The work was exhausting and stressful, but it was rewarding. Eh Wah secured all of the proper visas for the band members. He lined up a 23-city tour schedule spanning four months. He made sure that all 11 band members showed up at the right places at the right times.
Eh Wah is quiet and humble almost to a fault. When I spoke with him on the phone, I could barely make out the words he was saying. “Normally, I’m a very quiet person,” he explained. “I don’t talk a lot. The way I live my life, I never thought that I would go somewhere like jail, that I would have to explain myself with all these things that I never have done in my life,” he added. “I don’t even know what the drugs look like.”
The Institute for Justice has taken up Eh Wah’s case pro bono.

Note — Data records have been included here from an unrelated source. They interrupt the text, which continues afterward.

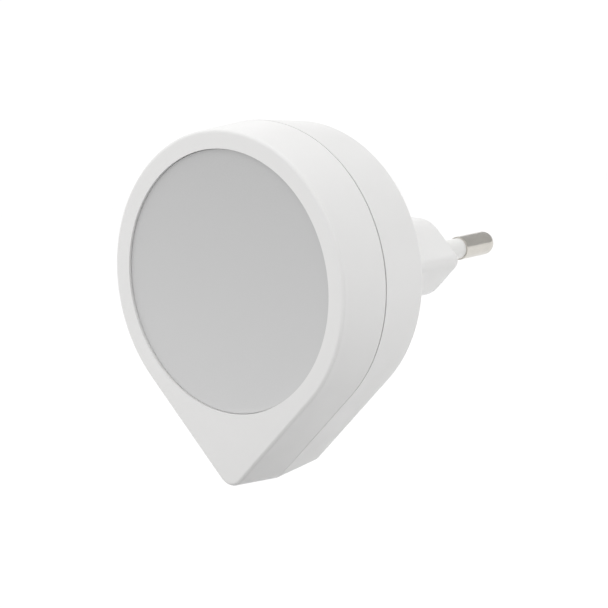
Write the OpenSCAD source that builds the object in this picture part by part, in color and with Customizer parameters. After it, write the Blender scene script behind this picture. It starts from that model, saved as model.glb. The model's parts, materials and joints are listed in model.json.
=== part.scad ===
// Plug-in night light for a two-pin flat plug. A drop-shaped casing of two moulded shells holds a
// round frosted light window, a reflector cup, a round LED board with its mains parts and a small
// slide switch. The plug insert is screwed into the rear shell and carries the two pins.
//
// Frame: the origin is the middle of the plug's flat end face, between the pins. The casing lies
// towards -Y and faces -Y, the pins point towards +Y, and +Z is up. Inside the modules the same
// frame is laid flat: x is right, y is up and z runs from the plug's end face towards the room.

/* [Casing] */
// Radius of the round top at the seam
casing_r = 25.4; // [24:0.1:30]
// Radius of the pointed end at the seam
tip_r = 3.6; // [3:0.1:6]
// Distance from the round top's edge to the pointed end's centre
tip_reach = 5.3; // [4.6:0.1:10.6]
// Depth of the front shell, from the seam to the front face
front_depth = 10; // [9:0.5:14]
// Depth of the rear shell, from the seam to the back
rear_depth = 11; // [10:0.5:15]
// Draft of the front shell's sides, in degrees
front_draft = 1.8; // [0:0.2:4]
// Draft of the rear shell's sides, in degrees
rear_draft = 6.6; // [2:0.2:9]
// Rounding of the front face's outer edge
front_round = 1.6; // [0.5:0.1:1.8]
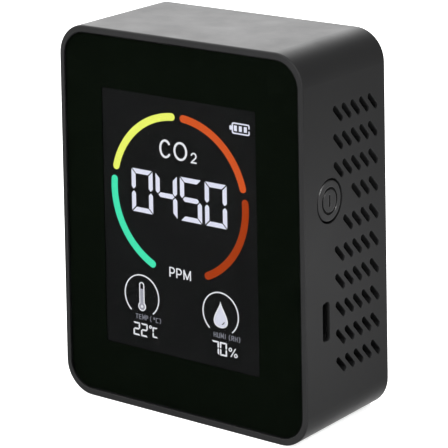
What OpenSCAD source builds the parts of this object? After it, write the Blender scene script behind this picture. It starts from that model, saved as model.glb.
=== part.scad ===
// Desktop carbon dioxide monitor, in millimetres.
// The case stands on its bottom face: +Z is up, -Y faces the reader, +X is the side with the button
// and the port. The origin is the centre of the bottom face.
// Parts are drawn in the face frame: x to the right, y up from mid-height, z towards the reader.

/* [Case] */
// Width of the case across its front
body_w = 72.2; // [71:0.1:76]
// Height of the case
body_h = 93.4; // [92.6:0.2:97]
// Depth of the case from the rim to the back
body_d = 35.5; // [34.5:0.5:40]
// Corner radius of the case seen from the front
corner_r = 7.8; // [7.6:0.1:8.4]
// Thickness of the case wall
wall = 1.9; // [1.8:0.1:2]
// Rounding of the case's front edge
front_fillet = 0.4; // [0.3:0.1:0.6]
// Rounding of the case's back edge
back_fillet = 0.6; // [0.4:0.1:1]

/* [Window] */
// Width of the rim beside the window
rim_side = 1.3; // [1.2:0.05:1.5]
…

It’s also representing the band, the Omaha church that sponsored the band members’ visas, the band’s audio technician and the orphanage in Thailand in their challenge of the seizure of the money.
The institute says that Eh Wah’s case is the tip of a large iceberg when it comes to civil forfeiture on the nation’s highways. “This sort of thing is happening all the time,” said Dan Alban, a lawyer with the institute. The general contours of this particular case are not unique, he said.
“What’s unique is the back story that they were raising all this money for charity, getting a few thousand bucks here and there. Months on the road and then all their money is taken away because Eh Wah’s car has a broken tail light in Muskogee County.”
Last week, the Institute for Justice filed paperwork with a district court in Oklahoma challenging the seizure and demanding the immediate return of the cash. They’re also working to get the criminal charge against Eh Wah thrown out.
Marvellous said he is astonished that something like this could happen in the United States. He said he always has held a high opinion of the country and has been grateful for how Americans opened their doors to Karen refugees like Eh Wah.
“We thought America was the best in the world,” he said. “But unfortunately this happened, and it made us [think] like American police are the same as our police in Burma.”